The influence of the galvanic couplings on the corrosion resistance in multiple media was reported. Accordingly, C45 sample and phosphate samples (ZnPS, Zn/Fe PS, and MnPS), as well as a lubricated sample (LPS) or painted (PPS) were coupled with duralumin and aluminium bronze in two corrosion media: seawater and fire extinguishing solution.

In saltwater the analysis of the obtained results allowed us to highlight some important observations, as follows:

• The duralumin acts as an anode for the galvanic coupling between C45, ZnPS, and LPS with duralumin leading to a decrease in the corrosion rate of the studied samples;
• In the case of galvanic couplings between aluminium bronze and studied sample, the aluminium bronze is the nobler alloy and acts as the cathode, leading to an increase of 2–3 times the corrosion rate of the studied samples.

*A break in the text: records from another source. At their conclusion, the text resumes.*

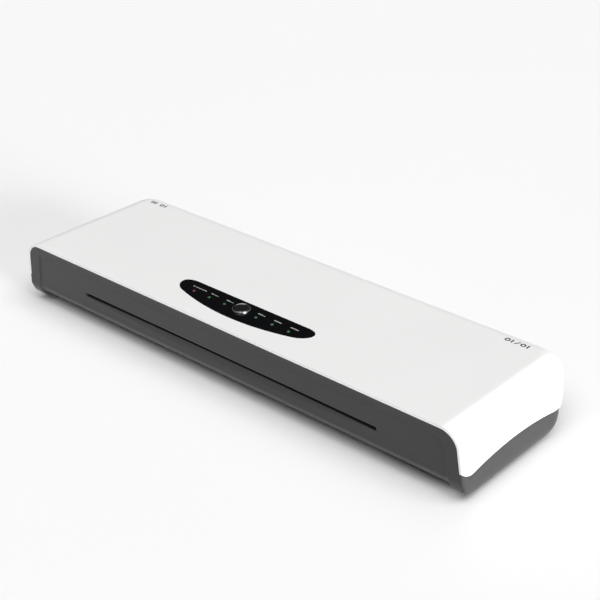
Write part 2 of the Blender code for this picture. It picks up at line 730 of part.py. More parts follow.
def make_rollers():
    for row, y in (("front", FRONT_ROLLERS_Y), ("rear", REAR_ROLLERS_Y)):
        for level, z in (("lower", LOWER_Z), ("upper", UPPER_Z)):
            shaft = [(SHAFT_LEFT, JOURNAL_RADIUS), (-CORE_HALF, JOURNAL_RADIUS),
                     (-CORE_HALF, CORE_RADIUS), (CORE_HALF, CORE_RADIUS),
                     (CORE_HALF, JOURNAL_RADIUS), (SHAFT_RIGHT, JOURNAL_RADIUS)]
            turned("%s_%s_shaft" % (row, level), shaft, (y, z), "X", "steel")
            tube("%s_%s_roller" % (row, level), -ROLLER_HALF, ROLLER_HALF,
                 CORE_RADIUS + 0.25, ROLLER_RADIUS, (y, z), "X", "silicone", 28)


def make_bearings():
    bore = JOURNAL_RADIUS + BEARING_CLEARANCE
    for side, side_name in ((-1, "left"), (1, "right")):
        inner = side * (FRAME_X - BUSH_OVERHANG)
        outer = side * (FRAME_X + FRAME_THICKNESS + BUSH_OVERHANG)
        for row, y in (("front", FRONT_ROLLERS_Y), ("rear", REAR_ROLLERS_Y)):
            tube("%s_bush_%s" % (row, side_name), inner, outer, bore, BUSH_RADIUS,
                 (y, LOWER_Z), "X", "bush_plastic", 20)
            block = rectangle(y - BLOCK_WIDTH / 2, BLOCK_BOTTOM, y + BLOCK_WIDTH / 2, BLOCK_TOP)
            plate("%s_block_%s" % (row, side_name), [block, circle(y, UPPER_Z, bore, 20)], "X",
                  inner, outer - inner, "bush_plastic")
            middle = side * (FRAME_X + FRAME_THICKNESS / 2)
            make_spring("%s_spring_%s" % (row, side_name), middle, y)


def make_spring(name, x, y):
    """Coil spring between the sliding bearing block and the top of its window."""
    wire = 0.5
    radius = 2.5
    turns = 4
    sides = 5
    steps = 40
    bottom = BLOCK_TOP + GAP + wire
    height = WINDOW_TOP - GAP - wire - bottom
    loops = []
    for i in range(steps + 1):
        turn = 2 * pi * turns * i / steps
        across = Vector((cos(turn), sin(turn), 0))
        centre = Vector((x, y, bottom + height * i / steps)) + across * radius
        ring = []
        for k in range(sides):
            t = 2 * pi * k / sides
            ring.append(centre + across * (wire * cos(t)) + Vector((0, 0, wire * sin(t))))
        loops.append(ring)
    loft(name, loops, "steel")


# ---------------------------------------------------------------- frame, heat and drive

def make_side_frames():
    bottom = FLOOR + GAP
    for side, name in ((-1, "side_frame_left"), (1, "side_frame_right")):
        outline = rectangle(FRAME_FRONT, bottom, FRAME_REAR, FRAME_TOP)
        holes = []
        for y in (FRONT_ROLLERS_Y, REAR_ROLLERS_Y):
            holes.append(circle(y, LOWER_Z, BUSH_RADIUS + GAP, 20))
            reach = BLOCK_WIDTH / 2 + GAP
            holes.append(rectangle(y - reach, BLOCK_BOTTOM - GAP, y + reach, WINDOW_TOP))
        start = FRAME_X if side > 0 else -FRAME_X - FRAME_THICKNESS
        frame = plate(name, [outline] + holes, "X", start, FRAME_THICKNESS, "sheet_steel")
        foot_start = FRAME_X + 1 - FRAME_FOOT_WIDTH if side > 0 else -FRAME_X - 1
        foot_outline = rectangle(FRAME_FRONT, bottom, FRAME_REAR, bottom + FRAME_FOOT_THICKNESS)
        join(frame, plate(name + "_foot", [foot_outline], "X", foot_start, FRAME_FOOT_WIDTH, None))
        if side > 0:
            stud = turned("idler_stud", [(FRAME_X + 1, STUD_RADIUS), (SHAFT_RIGHT, STUD_RADIUS)],
                          (IDLER_Y, LOWER_Z), "X", None, segments=16)
            join(frame, stud)


def join(target, addition):
    """Fuse a hidden helper into a target with a Boolean union."""
    addition.hide_render = True
    addition.display_type = "WIRE"
    modifier = target.modifiers.new("join " + addition.name, "BOOLEAN")
    modifier.operation = "UNION"
    modifier.solver = "EXACT"
    modifier.object = addition


def make_heaters():
    half = FRAME_X - GAP
    front = IDLER_Y - 12.5
    rear = IDLER_Y + 12.5
    chamfer = 2.0
    near = 1.3               # from the pouch's path to a plate's face
    flank = 3.1              # and to the outer end of its lead-in
    far = 6.1                # and to its back
    section = [(front, flank), (front + chamfer, near), (rear - chamfer, near), (rear, flank),
               (rear, far), (front, far)]
    upper = [(y, SLOT_HEIGHT + rise) for y, rise in section]
    lower = [(y, SLOT_HEIGHT - rise) for y, rise in section]
    plate("upper_heater_plate", [upper], "X", -half, 2 * half, "aluminium")
    plate("lower_heater_plate", [lower], "X", -half, 2 * half, "aluminium")
    foot = SLOT_HEIGHT + far + GAP
    profile = [(foot, 8.0), (foot + 3.7, 8.0), (foot + 3.7, 6.5), (foot + 6.2, 6.5)]
    turned("thermostat", profile, (-40.0, IDLER_Y), "Z", "sheet_steel", segments=20)


def make_drive():
    """Geared motor on an angle bracket, with its output shaft above its middle."""
    bottom = FLOOR + GAP
    top = PINION_Z + 10.0
    back = BRACKET_X + BRACKET_THICKNESS
    profile = [(BRACKET_X, bottom), (BRACKET_END, bottom),
               (BRACKET_END, bottom + BRACKET_THICKNESS), (back, bottom + BRACKET_THICKNESS),
               (back, top), (BRACKET_X, top)]
    bracket = plate("motor_bracket", [profile], "Y", BRACKET_FRONT, BRACKET_REAR - BRACKET_FRONT,
                    "sheet_steel")
    output = (IDLER_Y, PINION_Z)
    hole_radius = MOTOR_SHAFT_RADIUS + 1.5
    hole = [(BRACKET_X - 5, hole_radius), (BRACKET_X + 5, hole_radius)]
    cut(bracket, turned("bracket_hole", hole, output, "X", None, segments=16))
    face = back + GAP
    rim = MOTOR_RADIUS - 1.0
    can = [(face, rim), (face + 1.0, MOTOR_RADIUS), (face + MOTOR_LENGTH - 1.0, MOTOR_RADIUS),
           (face + MOTOR_LENGTH, rim)]
    motor = turned("gear_motor", can, (IDLER_Y, PINION_Z - MOTOR_DROP), "X", "sheet_steel",
                   segments=32)
    bore_radius = MOTOR_SHAFT_RADIUS + 0.5
    bore = [(face - 5, bore_radius), (face + 8, bore_radius)]
    cut(motor, turned("motor_bore", bore, output, "X", None, segments=16))
    shaft = [(GEAR_START - 1, MOTOR_SHAFT_RADIUS), (face + 7, MOTOR_SHAFT_RADIUS)]
    turned("motor_shaft", shaft, output, "X", "steel", segments=16)


def make_guides():
    """Shelves that carry the pouch in to the front rollers and out from the rear ones."""
    top = SHELF_TOP
    under = top - SHELF_THICKNESS
    bottom = FLOOR + GAP
    entry_leg = -44.5
    entry_end = -27.0
    exit_start = 41.0
    exit_leg = 55.0
    exit_end = REAR_PANEL_FRONT - GAP
    entry = [(-70.5, top - 3.0), (-69.5, top - 3.0), (-67.0, under), (entry_leg, under),
             (entry_leg, bottom), (entry_leg + SHELF_THICKNESS, bottom),
             (entry_leg + SHELF_THICKNESS, under), (entry_end, under), (entry_end, top),
             (-67.5, top)]
    way_out = [(exit_start, under), (exit_leg, under), (exit_leg, bottom),
               (exit_leg + SHELF_THICKNESS, bottom), (exit_leg + SHELF_THICKNESS, under),
               (exit_end, under), (exit_end, top), (exit_start, top)]
    for name, outline in (("entry_guide", entry), ("exit_guide", way_out)):
        plate(name, [outline], "X", -SHELF_HALF, 2 * SHELF_HALF, "black_plastic")


# ---------------------------------------------------------------- rear switches

def switch_plate(name, outline, start, thickness, material=None):
    return plate(name, [outline], "Y", start, thickness, material)


def around_switch(x, half_width, half_height):
    return rectangle(x - half_width, SWITCH_Z - half_height, x + half_width,
                     SWITCH_Z + half_height)


def make_rocker_switch(name, x, half_width):
    """Snap-in housing with a rocker that tilts about a pin line along X, resting tilted to off."""
    face = REAR_PANEL_FRONT + REAR_PANEL_THICKNESS + GAP
    bezel = around_switch(x, half_width + 1.0, SWITCH_HALF_HEIGHT + 1.3)
    body = switch_plate(name + "_switch_body", bezel, face, 0.9, "black_plastic")
    housing = around_switch(x, half_width - GAP, SWITCH_HALF_HEIGHT)
    join(body, switch_plate(name + "_case", housing, face - SWITCH_DEPTH, SWITCH_DEPTH + 0.5))
    well_half = half_width - 1.6
    well = around_switch(x, well_half, 5.2)
    cut(body, switch_plate(name + "_well", well, face - 6.0, 12.0))
    axis_y = face - 0.6
    half_length = 4.6
    outline = []
    for i in range(-4, 5):
        outline.append((1.5 + 0.4 * (i / 4) ** 2, half_length * i / 4))
    outline += [(-1.6, 3.4), (-3.2, 0.0), (-1.6, -3.4)]
    tilt = radians(-ROCKER_SWING)
    rocker = [(axis_y + u * cos(tilt) - v * sin(tilt), SWITCH_Z + u * sin(tilt) + v * cos(tilt))
              for u, v in outline]
    half_rocker = well_half - GAP
    plate(name + "_rocker", [rocker], "X", x - half_rocker, 2 * half_rocker,
          "black_plastic", origin=(x, axis_y, SWITCH_Z))


def around_inlet(half_width, half_height, corner):
    return rounded_rectangle(INLET_CENTRE - half_width, SWITCH_Z - half_height,
                             INLET_CENTRE + half_width, SWITCH_Z + half_height, corner)


def make_power_inlet():
    """Two-pin figure-of-eight mains socket, snapped into the rear panel."""
    face = REAR_PANEL_FRONT + REAR_PANEL_THICKNESS + GAP
    inlet = switch_plate("power_inlet", around_inlet(10.6, 7.4, 3), face, 1.0, "black_plastic")
    housing = around_inlet(INLET_HALF, 6.2, 3)
    join(inlet, switch_plate("inlet_case", housing, face - SWITCH_DEPTH, SWITCH_DEPTH + 0.5))
    socket = around_inlet(7.6, 4.2, 4.1)
    pins = [circle(INLET_CENTRE + offset, SWITCH_Z, 1.2, 8) for offset in (-4.2, 4.2)]
    cut(inlet, plate("socket_cut", [socket] + pins, "Y", face - 12.0, 20.0, None))


# ---------------------------------------------------------------- assembly

def main():
    clear_scene()
    make_top_cover()
    make_base_tray()
    make_front_fascia()
    make_rear_panel()
    make_feet()
    make_control_panel()
    make_mode_button()
    make_control_board()
    make_side_frames()
    make_rollers()
    make_gears()
    make_bearings()
    make_heaters()
    make_drive()
    make_guides()
    make_rocker_switch("power", POWER_SWITCH_X, POWER_SWITCH_HALF)
    make_rocker_switch("heat", HEAT_SWITCH_X, HEAT_SWITCH_HALF)
    make_power_inlet()


main()
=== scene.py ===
"""Looks of the pouch laminator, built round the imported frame.

Lengths in this script are millimetres, turned into metres when a mesh is made.
The frame's own sizes come from its nodes' boxes; the case's shape repeats the CAD's formulas.
+X is to the right, +Y to the rear, +Z up, and the origin is under the middle of the case.
"""
import json
from math import cos, pi, radians, sin, sqrt

import bmesh
import bpy
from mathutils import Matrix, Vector


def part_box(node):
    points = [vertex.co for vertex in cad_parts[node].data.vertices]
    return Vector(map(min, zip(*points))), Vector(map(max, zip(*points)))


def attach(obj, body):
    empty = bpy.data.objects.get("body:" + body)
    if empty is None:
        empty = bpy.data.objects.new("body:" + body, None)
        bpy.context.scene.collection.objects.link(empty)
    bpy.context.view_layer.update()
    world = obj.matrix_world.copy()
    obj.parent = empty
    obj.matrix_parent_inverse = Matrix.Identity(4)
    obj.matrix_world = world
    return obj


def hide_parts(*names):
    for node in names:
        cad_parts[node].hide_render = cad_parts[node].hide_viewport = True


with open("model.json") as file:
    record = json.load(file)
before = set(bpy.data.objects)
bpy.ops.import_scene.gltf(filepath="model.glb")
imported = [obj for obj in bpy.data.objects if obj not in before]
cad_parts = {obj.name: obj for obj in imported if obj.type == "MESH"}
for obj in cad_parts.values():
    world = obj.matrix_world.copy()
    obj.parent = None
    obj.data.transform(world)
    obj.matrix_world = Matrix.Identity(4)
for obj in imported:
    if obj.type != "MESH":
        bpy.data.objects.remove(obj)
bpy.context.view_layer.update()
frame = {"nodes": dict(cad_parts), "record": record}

MM = 0.001


def node_box(name):
    """Lowest and highest corners of a CAD node, in millimetres."""
    low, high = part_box(name)
    return low / MM, high / MM


# ---------------------------------------------------------------- sizes

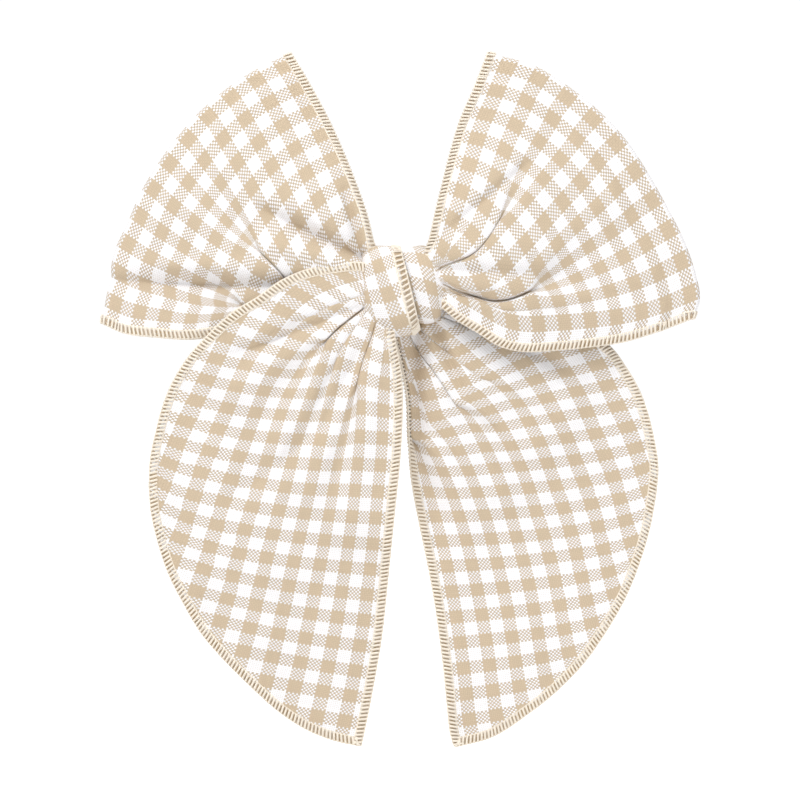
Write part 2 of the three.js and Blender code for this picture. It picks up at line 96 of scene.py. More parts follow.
def smooth_line(points: list[tuple[float, ...]], steps: int = 40) -> np.ndarray:
    """Draws a centripetal Catmull-Rom curve through given points.

    Args:
        points: the points, in order, in any number of dimensions.
        steps: samples on each stretch between two points.

    Returns:
        The samples, one row each.
    """
    given = np.asarray(points, float)
    ends = np.vstack([2 * given[0] - given[1], given, 2 * given[-1] - given[-2]])
    runs = []
    for a, b, c, d in zip(ends, ends[1:], ends[2:], ends[3:]):
        tb = np.linalg.norm(b - a) ** 0.5
        tc = tb + np.linalg.norm(c - b) ** 0.5
        td = tc + np.linalg.norm(d - c) ** 0.5
        t = (tb + (tc - tb) * np.linspace(0, 1, steps, endpoint=False))[:, None]
        ab = (tb - t) / tb * a + t / tb * b
        bc = (tc - t) / (tc - tb) * b + (t - tb) / (tc - tb) * c
        cd = (td - t) / (td - tc) * c + (t - tc) / (td - tc) * d
        abc = (tc - t) / tc * ab + t / tc * bc
        bcd = (td - t) / (td - tb) * bc + (t - tb) / (td - tb) * cd
        runs.append((tc - t) / (tc - tb) * abc + (t - tb) / (tc - tb) * bcd)
    runs.append(ends[-2][None])
    return np.vstack(runs)


def evenly(line: np.ndarray, count: int) -> np.ndarray:
    """Resamples a line at equal steps of its length."""
    return at_share(line, np.linspace(0, 1, count))


def at_share(line: np.ndarray, share: np.ndarray) -> np.ndarray:
    """Gives the points of a line at the given shares of its length."""
    run = np.r_[0, np.cumsum(np.linalg.norm(np.diff(line, axis=0), axis=1))]
    return np.stack([np.interp(share * run[-1], run, column) for column in line.T], axis=1)


def stretched_patch(
    first: np.ndarray,
    second: np.ndarray,
    root: np.ndarray,
    rim: np.ndarray,
    share: np.ndarray,
) -> np.ndarray:
    """Fills the space between four border lines with an even grid (a Coons patch).

    Args:
        first: the border at the start of each row, out from the root.
        second: the border at the end of each row.
        root: the first row.
        rim: the last row.
        share: how far out each row is, from 0 to 1.

    Returns:
        The grid, indexed by row and then by place in the row.
    """
    out = share[:, None, None]
    across = np.linspace(0, 1, len(root))[None, :, None]
    a, b = first[:, None], second[:, None]
    r, m = root[None], rim[None]
    corners = (
        (1 - out) * (1 - across) * root[0]
        + (1 - out) * across * root[-1]
        + out * (1 - across) * rim[0]
        + out * across * rim[-1]
    )
    return (1 - across) * a + across * b + (1 - out) * r + out * m - corners


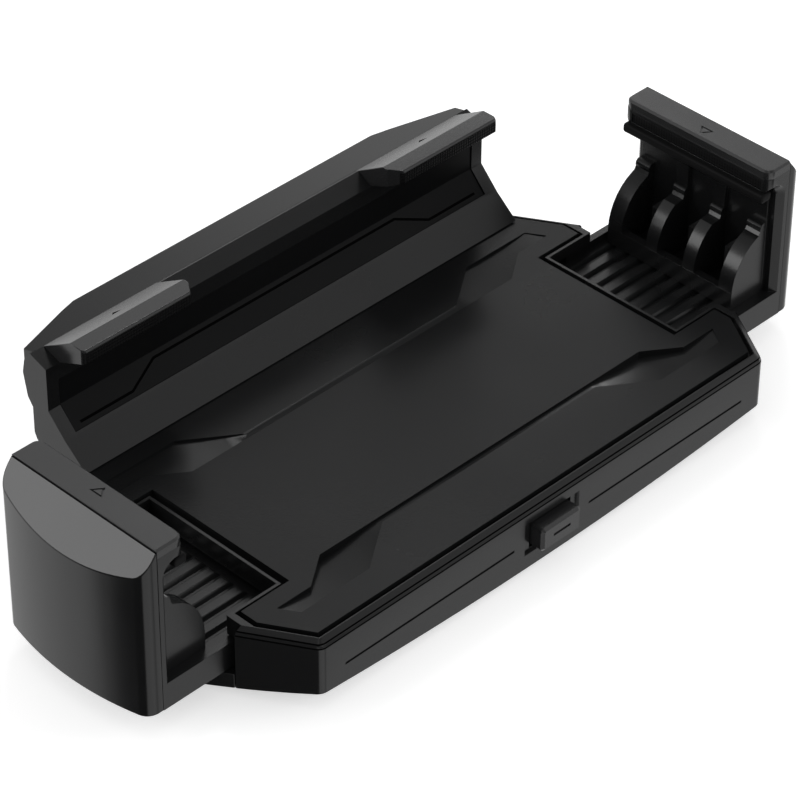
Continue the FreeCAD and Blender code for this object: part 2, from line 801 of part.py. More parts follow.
def make_scoop():
    """Cutter for one scooped hollow of the mat: its outline within a wide, tilted barrel."""
    outline = new_part("scoop_outline")
    plan = [
        ("scoop_start_x", "valley_y"),
        ("scoop_near_x", "valley_y"),
        ("scoop_bend_x", "scoop_bend_y"),
        ("scoop_tip_x", "scoop_bend_y"),
        ("scoop_end_x", "scoop_end_y"),
        ("scoop_back_x", "scoop_end_y"),
        ("scoop_start_x", "scoop_start_y"),
    ]
    slab(outline, "scoop_block", plan, "mat_low", "mat_high + overrun")
    barrel = doc.addObject("Part::Cylinder", "scoop_barrel")
    barrel.setExpression("Radius", linked("scoop_radius"))
    barrel.setExpression("Height", linked("2 * scoop_end_y"))
    tilt = "atan(scoop_rise / scoop_run)"
    barrel.Placement = FreeCAD.Placement(FreeCAD.Vector(0, 0, 0), FreeCAD.Rotation(FreeCAD.Vector(1, 0, 0), -90))
    barrel.setExpression("Placement.Rotation.Angle", linked("90deg - %s" % tilt))
    barrel.setExpression("Placement.Rotation.Axis.x", "-1")
    barrel.setExpression("Placement.Base.x", linked("scoop_low_x"))
    lift = "mat_high - scoop_depth + scoop_radius / cos(%s) - valley_y * scoop_rise / scoop_run" % tilt
    barrel.setExpression("Placement.Base.z", linked(lift))
    scoop = doc.addObject("Part::Common", "scoop")
    scoop.Base = outline
    scoop.Tool = barrel
    return scoop


def make_mat():
    """Soft inlay with a long valley front and rear that widens into a scoop at each end."""
    body = new_part("mat_sheet")
    plan = all_ways(
        [
            (front_x("mat_inset"), "base_half_y - mat_inset"),
            ("mat_end_x", slant_y("mat_end_x", "mat_inset")),
            ("mat_end_x", "mat_slot_half"),
            ("mat_slot_x", "mat_slot_half"),
        ]
    )
    slab(body, "mat", plan, "mat_low", "mat_high")
    for side, sign in (("front", "-1"), ("rear", "1")):
        steep = "%s * valley_y" % sign
        flat = "%s * (valley_y + valley_width)" % sign
        valley = [(steep, "mat_high"), (steep, "mat_high - valley_depth"), (flat, "mat_high")]
        cut_along(body, side + "_valley", valley, "-valley_half", "valley_half")
    right_rear = make_scoop()
    left_rear = mirrored(right_rear, "left_rear_scoop")
    right_front = mirrored(right_rear, "right_front_scoop", (0, 1, 0))
    left_front = mirrored(left_rear, "left_front_scoop", (0, 1, 0))
    mat = doc.addObject("Part::Cut", "top_mat")
    mat.Base = body
    mat.Tool = grouped("mat_scoops", [right_rear, left_rear, right_front, left_front])
    return mat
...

In fire extinguishing solution, which is the most aggressive corrosive agent, the following conclusions can be highlighted:

• Even if it is the most aggressive corrosive agent, the galvanic couplings with duralumin and aluminium bronze do not lead to an increase of the corrosion rate, furthermore with some exceptions the corrosion rate is decreased;
• Similar to the galvanic corrosion behaviour in saltwater, in the galvanic couplings between duralumin and the coated sample, the latter is the more electropositive alloy and duralumin corrodes;

In the galvanic couplings between the studied samples with aluminium bronze, the last one acts as a cathode and the studied samples corrode. The coating homogeneity was evaluated by coupling the coated samples with the uncoated ones (C45). Accordingly, the following conclusions can be highlighted:

• In saltwater, the C45 is the nobler alloy, but the electronegativity difference is relatively small (for C45/ZnPS galvanic couple the linear polarization curves overlap, galvanic corrosion, in this case, being zero).
• In fire extinguishing solution the couple current density is lower, highlighting passivation (except for PPS sample).